Saeed and Nadia don’t cheat on each other. They both want to see each other safe and struggle to leave someone they have experienced so much with. They become more friends than lovers, a fact that will always make them wonder if they could have made it work. They give each other space and talk less but try to value what they know are their last moments as a couple. 

One night a tiny surveillance drone crashes into the tarp door of their shanty, and Nadia suggests they bury it. Saeed agrees. Nadia asks if Saeed will pray for it, and he says he might.

They sometimes sit outside their shanty and look down at the bay. Saeed points out Treasure Island, and Nadia suggests that a different, more mysterious island should have that name. Saeed takes her hand, and they sit together. Nadia suggests they go down to the commercial district where there’s food from around the world. 

In nearby Palo Alto, California, lives an old woman who has never moved in her entire life. In her time, she has seen her neighborhood change around her even though she has stayed in the same place. She has, effectively, migrated through time. 

Analysis: Chapter 10

Marin’s atmosphere differs from the other settings in the novel because it has embraced the influx of refugees. The ease with which Saeed and Nadia set up their home and utilities has a restful, hopeful tone. Their shanty, with its packing crate walls, at first seems like a relic of a refugee or work camp, but the ingenious tools to create electricity and purify rainwater transform it into something entirely new and even futuristic. The technology in the novel thus far has all been familiar, but Marin’s shantytown uses technology in a way not immediately recognizable to readers that feels almost like science fiction. The futuristic set up mirrors the way that life in Marin imagines a world very different from ours today, with flexible borders accepted as a reality that people have decided to adapt to and build around. Furthermore, where surveillance drones in previous chapters always signified danger, Saeed and Nadia here treat the one that crashes as benign, even burying it. This change in attitude signals a world where citizens can trust that the government will not harm them. The hopeful tone of this chapter encourages the reader to see Marin as a prayer for a world that could be. 

Although Nadia characterizes Saeed as melancholic, this chapter shows him coping with migration better than he has previously because he has found a way to both embrace the old and the new. Although the narrator noted previously that Saeed enjoyed praying at the house in London with his countrymen because praying makes him feel connected to humanity, Saeed specifically had to find people from his country to achieve that peaceful feeling. In Marin, he manages to find a similar peaceful feeling in a congregation both different and familiar to him. The congregation’s emphasis on using their religion for charitable work is congruent with his understanding of religion because charity work involves connecting with humanity. However, Saeed didn’t previously consider active charitable works as part of his religious practice, and thus this congregation expands upon and changes his understanding of religion. The preacher’s daughter embodies Saeed’s newfound ability to find home in something both familiar and new because her mother shared a nationality with Saeed, but she is a product of a new nation.

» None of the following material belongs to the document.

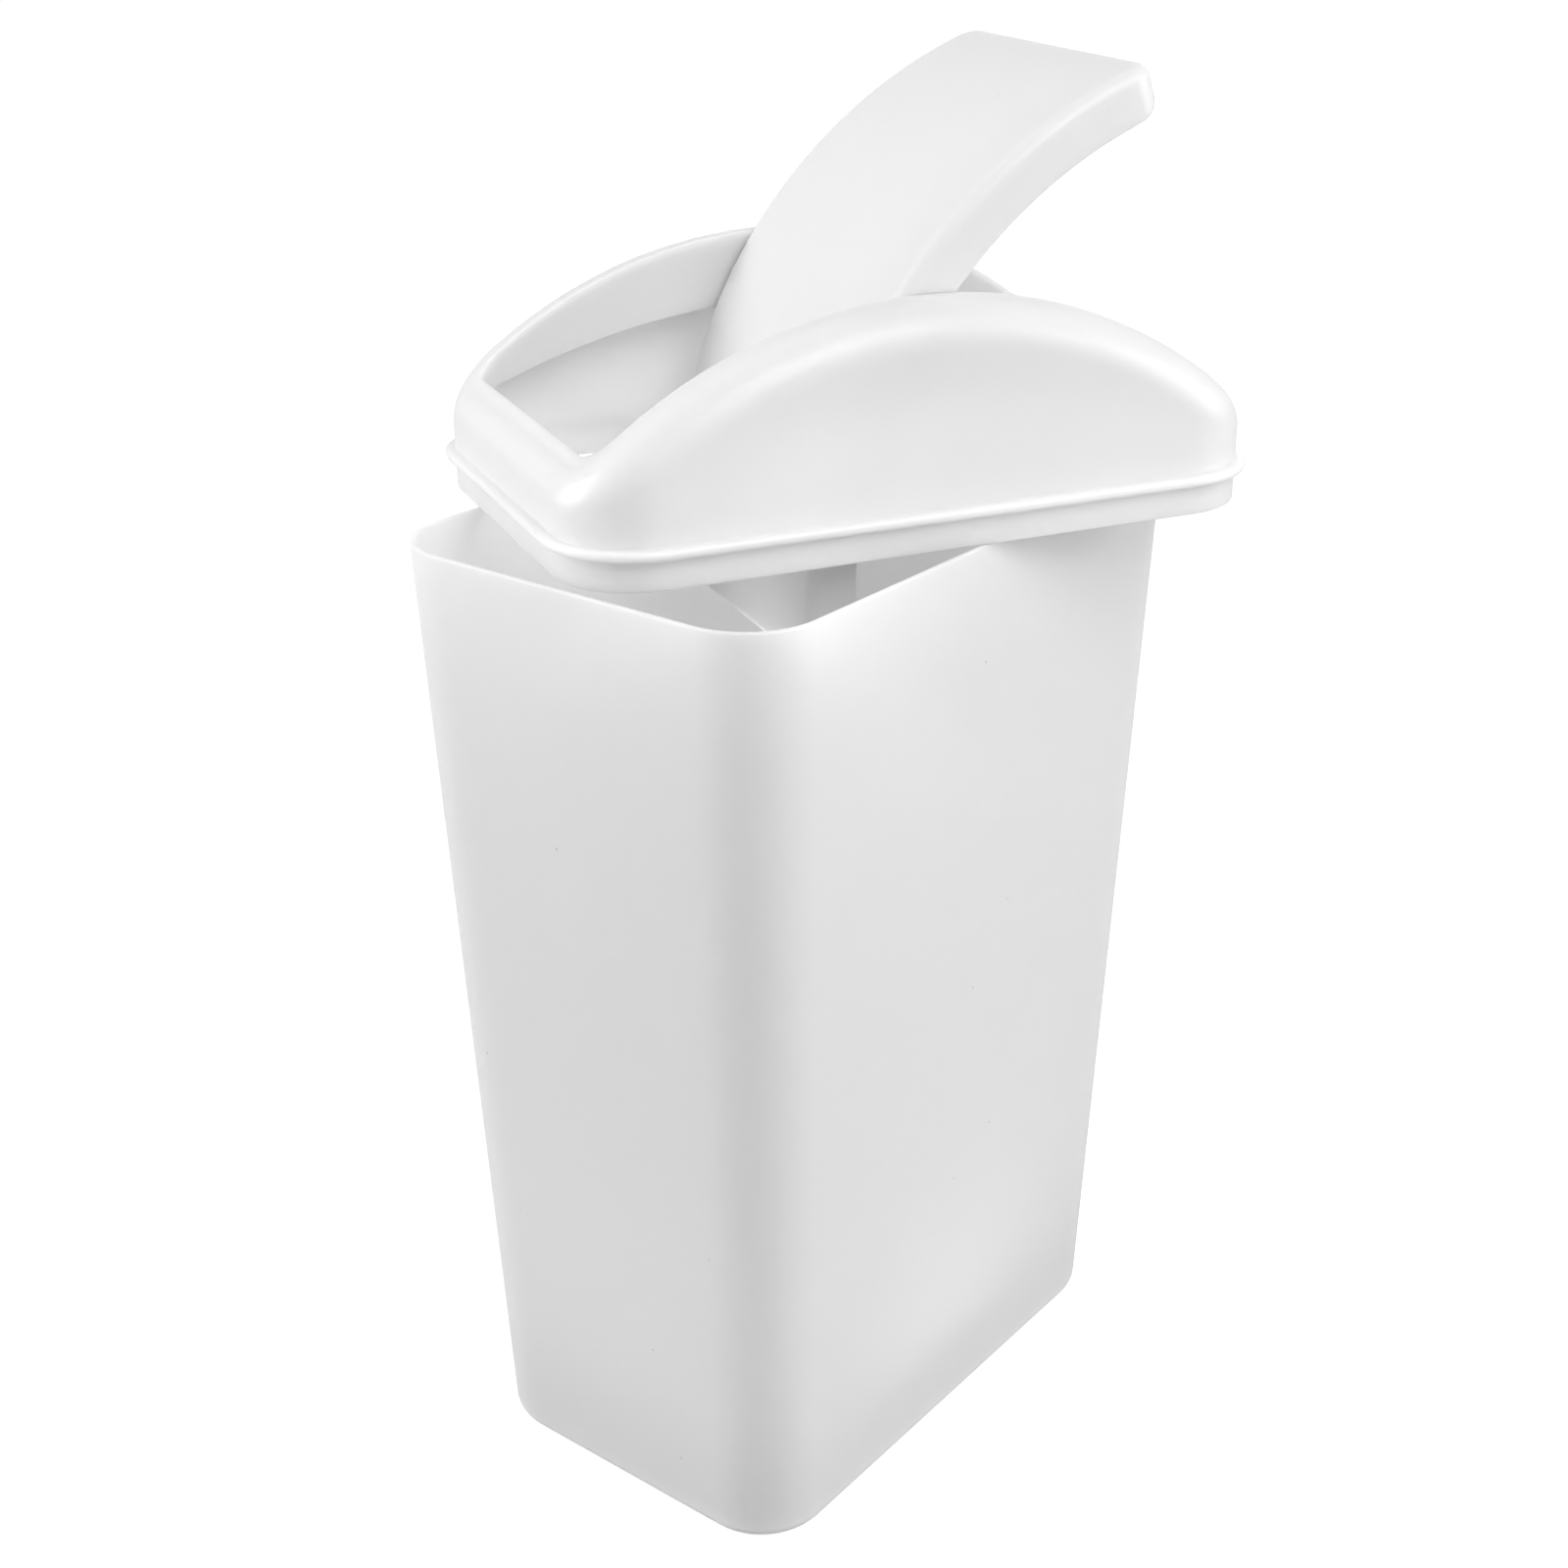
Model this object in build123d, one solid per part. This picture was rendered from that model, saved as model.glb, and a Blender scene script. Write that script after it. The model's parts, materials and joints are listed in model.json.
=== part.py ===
"""Countertop trash can: a tapered bin, a domed lid that plugs into its rim, and a swing flap.

Units are millimetres, +Z is up, and the origin is the centre of the face that the bin stands on.
The bin's long side runs along Y.  The lid and the flap are drawn in the lid's own frame, whose
origin is the centre of the plane where the lid's bead seats on the rim, and whose long side also
runs along Y.  They are then set down as the can is left for emptying: the lid lies level across
the rim, turned, with its flap swung open.
"""
from build123d import *
import os
from math import asin, degrees, sqrt

os.makedirs("parts", exist_ok=True)

# ---- bin -------------------------------------------------------------------------------------
bin_height = 260.0
rim_width = 118.0           # outside, across X
rim_length = 182.6          # outside, along Y
base_width = 103.7          # outside, across X
base_length = 161.6         # outside, along Y
bin_corner = 19.5           # radius of the four upright corners
bin_wall = 1.4
floor_thickness = 1.8
base_edge_radius = 4.5      # outer edge where the walls meet the underside
foot_width = 7.5            # from the outside to the inner edge of the ring that the bin stands on
foot_height = 1.6           # how far the floor is raised inside that ring
rim_chamfer = 0.4           # easing of the rim's two edges

# ---- lid -------------------------------------------------------------------------------------
lid_wall = 1.5
plug_depth = 7.6            # skirt that drops inside the rim
plug_clearance = 0.2        # between the skirt's lower edge and the bin, each side
bead_overhang = 0.7         # how far the bead stands out past the rim, each side
bead_thickness = 2.4
bead_edge_radius = 1.0
dome_corner = 20.2          # radius of the dome's upright corners
dome_edge_radius = 10.0     # soft edge between the arch and the walls
crest_height = 50.2         # top of the arch above the bead's seat
eave_height = 13.1          # where the arch would meet the end walls
side_rail = 12.2            # dome wall to opening, along the long sides
end_rail = 7.3              # dome wall to opening, at the two ends
opening_corner = 6.5

# ---- cheeks: the flange turned down round the opening, deepest where it carries the flap --------
cheek_wall = 1.6
cheek_depth = 18.7          # below the crest, at mid-length
cheek_end_depth = 6.5       # below the arch, at the two ends of the opening
boss_length = 3.0           # socket boss, standing out behind the cheek
boss_wall = 2.4

# ---- flap ------------------------------------------------------------------------------------
flap_wall = 1.5
flap_depth = 12.0           # turned-down skirt, measured square to the arch
flap_corner = 6.0
flap_edge_radius = 3.5
heel_radius = 10.0          # rounding of the skirt's lower corners, seen from the side
heel_past = 1.5             # from the flap's end out to the line that this rounding would run into
flap_side_gap = 0.5         # to the opening, each side
flap_end_gap = 0.6          # to the opening, each end
pivot_drop = 11.3           # pivot axis below the crest
pin_radius = 2.5
pin_clearance = 0.08        # radial, in the socket
pin_tip = 1.0               # pin standing past the back of its socket
pin_chamfer = 0.5
ear_margin = 3.5            # skirt material kept round the pin
rib_thickness = 1.2         # two webs behind each pin
rib_spacing = 8.0
rib_reach = 9.0

# ---- how the lid is set down on the rim ---------------------------------------------------------
lid_turn = -28.34           # degrees about Z
lid_shift_x = 3.07
lid_shift_y = 10.97
open_angle = 58.2           # degrees the flap is swung from closed

# ---- sizes worked out from the ones above -------------------------------------------------------
side_taper = (rim_width - base_width) / 2 / bin_height
end_taper = (rim_length - base_length) / 2 / bin_height
dome_width = rim_width - 2 * (bin_wall + side_taper * plug_depth + plug_clearance)
dome_length = rim_length - 2 * (bin_wall + end_taper * plug_depth + plug_clearance)
bead_width = rim_width + 2 * bead_overhang
bead_length = rim_length + 2 * bead_overhang
bead_corner = dome_corner + (bead_width - dome_width) / 2
opening_width = dome_width - 2 * side_rail
opening_length = dome_length - 2 * end_rail
flap_width = opening_width - 2 * flap_side_gap
flap_length = opening_length - 2 * flap_end_gap
arch_rise = crest_height - eave_height
arch_radius = ((dome_length / 2) ** 2 + arch_rise**2) / (2 * arch_rise)
arch_centre = crest_height - arch_radius
flap_reach = arch_radius * asin(flap_length / 2 / arch_radius)
pivot_height = crest_height - pivot_drop
socket_radius = pin_radius + pin_clearance
socket_length = cheek_wall + boss_length
past = 5.0                  # how far cutting and bounding bodies run past what they cut


# ---- small helpers ----------------------------------------------------------------------------
def upright(width, length, corner, low, high):
    """Upright block with rounded plan corners, between two heights."""
    return Pos(0, 0, low) * extrude(RectangleRounded(width, length, corner), high - low)


def crossbar(radius, length, centre_x):
    """Cylinder lying along X with its middle at centre_x on the pivot axis."""
    return Pos(centre_x, 0, pivot_height) * Rot(0, 90, 0) * Cylinder(radius, length)


def under_arc(radius, crown, low, half_length, half_width):
    """Solid from the height low up to an arc along Y whose top is at the height crown."""
    half_angle = degrees(asin(half_length / radius))
    shoulder = crown - radius + sqrt(radius**2 - half_length**2)
    arc = CenterArc((0, crown - radius), radius, 90 - half_angle, 2 * half_angle)
    left = (-half_length, shoulder)
    right = (half_length, shoulder)
    outline = arc + Polyline(left, (-half_length, low), (half_length, low), right)
    return extrude(Plane.YZ * make_face(outline), half_width, both=True)


def arch_height(y):
    """Height of the arch's outer face above the bead's seat, at a distance y along the lid."""
    return arch_centre + sqrt(arch_radius**2 - y**2)


def level_edges(shape, low, high):
    """Edges that lie between two heights and don't run up and down."""
    between = shape.edges().filter_by_position(Axis.Z, low, high)
    return between.filter_by(lambda edge: abs((edge % 0.5).Z) < 0.9)


def rising_edges(shape):
    """Edges that run up a tapered block's corners."""
    return shape.edges().filter_by(lambda edge: abs((edge % 0.5).Z) > 0.9)


# ---- bin: tapered walls, rounded foot, raised floor ----------------------------------------------
def tapered(inset, low, high):
    """Block that follows the bin's taper on all four sides, set in from the outside."""
    def profile(base, taper):
        lower = base / 2 + taper * low - inset
        upper = base / 2 + taper * high - inset
        return make_face(Polyline((-lower, low), (lower, low), (upper, high), (-upper, high), close=True))
    front = extrude(Plane.XZ * profile(base_width, side_taper), rim_length, both=True)
    side = extrude(Plane.YZ * profile(base_length, end_taper), rim_width, both=True)
    block = front & side
    return fillet(rising_edges(block), bin_corner - inset)


def make_bin():
    """Open bin: one moulding with a thin wall, an eased rim and a ring to stand on."""
    outside = tapered(0, 0, bin_height)
    outside = fillet(level_edges(outside, -0.1, 0.1), base_edge_radius)
    floor_top = foot_height + floor_thickness
    inside = tapered(bin_wall, floor_top, bin_height)
    inside = fillet(level_edges(inside, floor_top - 0.1, floor_top + 0.1), base_edge_radius - bin_wall)
    recess_width = base_width - 2 * foot_width
    recess_length = base_length - 2 * foot_width
    recess = upright(recess_width, recess_length, bin_corner - foot_width, -past, foot_height)
    shell = outside - inside - recess
    return chamfer(level_edges(shell, bin_height - 0.1, bin_height + 0.1), rim_chamfer)


# ---- lid: dome, plug skirt, bead, opening and cheeks ---------------------------------------------
def dome_block(inset):
    """Solid dome with its plug skirt, set in from the outside."""
    width = dome_width - 2 * inset
    length = dome_length - 2 * inset
    low = -plug_depth - (past if inset else 0)
    block = upright(width, length, dome_corner - inset, low, crest_height + past)
    block &= under_arc(arch_radius - inset, crest_height - inset, low, dome_length / 2 + past, dome_width)
    return fillet(level_edges(block, eave_height / 2, crest_height + past), dome_edge_radius - inset)


def make_cheeks():
    """Flange round the opening, deepest at mid-length, with a socket boss behind each side."""
    half_length = opening_length / 2
    crown = crest_height - cheek_depth
    sag = crown - (arch_height(half_length) - cheek_end_depth)
    radius = (half_length**2 + sag**2) / (2 * sag)
    back_width = opening_width + 2 * cheek_wall
    back_length = opening_length + 2 * cheek_wall
    reach = back_length / 2 + past
    ring = upright(back_width, back_length, opening_corner + cheek_wall, 0, crest_height + past)
    inner_arch = crest_height - lid_wall / 2
    ring &= under_arc(arch_radius - lid_wall / 2, inner_arch, 0, reach, back_width)
    ring -= under_arc(radius, crown, -past, reach, back_width)
    for side in (-1, 1):
        centre_x = side * (opening_width + socket_length) / 2
        ring += crossbar(socket_radius + boss_wall, socket_length, centre_x)
    return ring


def make_lid():
    """Domed lid: one moulding with bead, skirt, opening, cheeks and pivot sockets."""
    bead = upright(bead_width, bead_length, bead_corner, 0, bead_thickness)
    bead = fillet(level_edges(bead, -0.1, bead_thickness + 0.1), bead_edge_radius)
    lid = dome_block(0) + bead - dome_block(lid_wall)
    lid += make_cheeks()
    lid -= upright(opening_width, opening_length, opening_corner, 0, crest_height + past)
    return lid - crossbar(socket_radius, opening_width + 2 * socket_length, 0)


# ---- flap: a curved tray with a turned-down skirt and two stub pins ------------------------------
def arch_distance(edge):
    """Distance of an edge's middle from the arch's axis."""
    middle = edge @ 0.5
    return sqrt(middle.Y**2 + (middle.Z - arch_centre) ** 2)


def along_x(edge):
    """How far an edge's two ends differ across the flap."""
    return abs((edge @ 0).X - (edge @ 1).X)


def side_slab(outer, depth, reach, half_width, heel=0):
    """Curved slab along the arch, its lower corners rounded by heel as seen from the side.

    outer is its outer radius, depth is measured below the arch, and reach is half its length.
    """
    half_angle = degrees(reach / arch_radius)
    centre = (0, arch_centre)
    outer_arc = CenterArc(centre, outer, 90 - half_angle, 2 * half_angle)
    inner_arc = CenterArc(centre, arch_radius - depth, 90 - half_angle, 2 * half_angle)
    ends = Line(inner_arc @ 0, outer_arc @ 0) + Line(inner_arc @ 1, outer_arc @ 1)
    profile = make_face(outer_arc + inner_arc + ends)
    if heel:
        lower = profile.vertices().sort_by_distance(centre)[:2]
        profile = fillet(lower, heel)
    return extrude(Plane.YZ * profile, half_width, both=True)


def flap_block(inset, depth):
    """Solid curved tray between the arch and a smaller arc, set in from the outside."""
    outer = arch_radius - inset
    block = side_slab(outer, depth, flap_reach - inset, flap_width / 2 - inset)
    corners = block.edges().filter_by(GeomType.LINE).filter_by(lambda edge: along_x(edge) < 0.1)
    block = fillet(corners, flap_corner - inset)
    rim = block.edges().filter_by(lambda edge: arch_distance(edge) > outer - 0.1)
    return fillet(rim, flap_edge_radius - inset)


def make_ribs(side):
    """Two triangular webs that tie a pin's skirt to the underside of the tray."""
    root_x = side * (flap_width - flap_wall) / 2
    root_z = crest_height - flap_wall / 2
    tip_x = root_x - side * rib_reach
    corners = [(root_x, pivot_height - pin_radius), (root_x, root_z), (tip_x, root_z)]
    web = extrude(Plane.XZ * make_face(Polyline(*corners, close=True)), rib_thickness / 2, both=True)
    return Pos(0, rib_spacing / 2, 0) * web + Pos(0, -rib_spacing / 2, 0) * web


def make_pin(side):
    """Stub pin, from the inside of the skirt to just past its socket, with a chamfered tip."""
    length = flap_wall + flap_side_gap + socket_length + pin_tip
    pin = Cylinder(pin_radius, length)
    pin = chamfer(pin.edges().sort_by(Axis.Z)[-1], pin_chamfer)
    centre_x = side * (flap_width / 2 - flap_wall + length / 2)
    return Pos(centre_x, 0, pivot_height) * Rot(0, side * 90, 0) * pin


def make_flap():
    """Swing flap in its closed place: tray, ears, ribs and pins in one moulding."""
    flap = flap_block(0, flap_depth)
    reach = flap_reach + heel_past
    flap &= side_slab(arch_radius + past, flap_depth, reach, flap_width / 2 + past, heel_radius)
    for side in (-1, 1):
        flap += crossbar(pin_radius + ear_margin, flap_wall, side * (flap_width - flap_wall) / 2)
    flap -= flap_block(flap_wall, flap_depth + past)
    for side in (-1, 1):
        flap += make_ribs(side)
        flap += make_pin(side)
    return flap


# ---- place and write ----------------------------------------------------------------------------
lid_place = Pos(lid_shift_x, lid_shift_y, bin_height + plug_depth) * Rot(0, 0, lid_turn)
flap_swing = Pos(0, 0, pivot_height) * Rot(open_angle, 0, 0) * Pos(0, 0, -pivot_height)

pieces = {
    "bin_body": make_bin(),
    "lid_dome": lid_place * make_lid(),
    "swing_flap": lid_place * flap_swing * make_flap(),
}
for name, piece in pieces.items():
    export_step(piece, f"parts/{name}.step")
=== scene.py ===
"""Looks of a countertop trash can with a swing lid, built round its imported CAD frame.

Three white polypropylene mouldings stand in for the plain CAD nodes: a tapered bin, a domed lid that
lies turned across the rim, and a curved flap that hangs in the lid on two stub pins.  Each is one skin
grown ring by ring along its real section, so walls, beads, lips and edge roundings are all geometry.
Lengths are metres.  The lid and flap are drawn in the lid's own frame, with its origin at the middle
of the bead's seat and its long side along Y, and are then put where the frame's flap pivot says.
"""

import json
import logging
import math
from collections.abc import Iterable, Sequence
from dataclasses import dataclass
from enum import Enum

import bmesh
import bpy
from mathutils import Matrix, Vector


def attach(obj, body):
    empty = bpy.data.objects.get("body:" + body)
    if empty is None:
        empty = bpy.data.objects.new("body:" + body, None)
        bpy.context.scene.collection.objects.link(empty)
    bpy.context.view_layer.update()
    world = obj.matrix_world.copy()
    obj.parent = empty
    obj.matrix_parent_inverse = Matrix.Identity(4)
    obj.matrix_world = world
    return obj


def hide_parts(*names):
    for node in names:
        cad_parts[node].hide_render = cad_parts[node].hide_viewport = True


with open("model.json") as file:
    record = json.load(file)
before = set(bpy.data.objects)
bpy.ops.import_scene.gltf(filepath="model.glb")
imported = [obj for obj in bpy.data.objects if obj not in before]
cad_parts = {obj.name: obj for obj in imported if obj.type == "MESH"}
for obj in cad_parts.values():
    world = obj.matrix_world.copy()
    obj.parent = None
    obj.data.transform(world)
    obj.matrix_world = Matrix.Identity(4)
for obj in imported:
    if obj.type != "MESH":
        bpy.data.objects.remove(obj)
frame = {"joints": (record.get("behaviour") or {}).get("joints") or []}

log = logging.getLogger("trash_can")
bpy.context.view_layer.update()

Point = tuple[float, float, float]
Colour = tuple[float, float, float, float]
Section = list[tuple[float, float]]
Ring = list[Vector]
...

Chapter 10 marks the functional end of Nadia and Saeed’s relationship because reclaiming stability does not fix the ways they have grown apart from each other. Nadia offers Saeed marijuana in a clear attempt to recreate a moment from the past in which they felt close and intimate. While they both enjoy it, Nadia neither hugs Saeed nor initiates sexual contact, signifying that her feelings for him have changed. Although Nadia and Saeed have been around plenty of other people in their refugee journey, they have not expressed romantic interest in anyone but each other. However, now with the freedom to meet new people without existential fear, Saeed immediately finds another woman attractive. With the freedom to explore, Nadia expands her understanding of her own sexuality to include bisexuality, and she seems to think about the Mykonos girl more often than Saeed or other men. Just as the London work camp caused them to see each other’s personalities differently, the freedom of Marin allows them to understand themselves and their own desires differently. Their tacit understanding that their relationship is ending also emphasizes that they have found stability, signifying that Nadia has fulfilled her promise to Saeed’s father.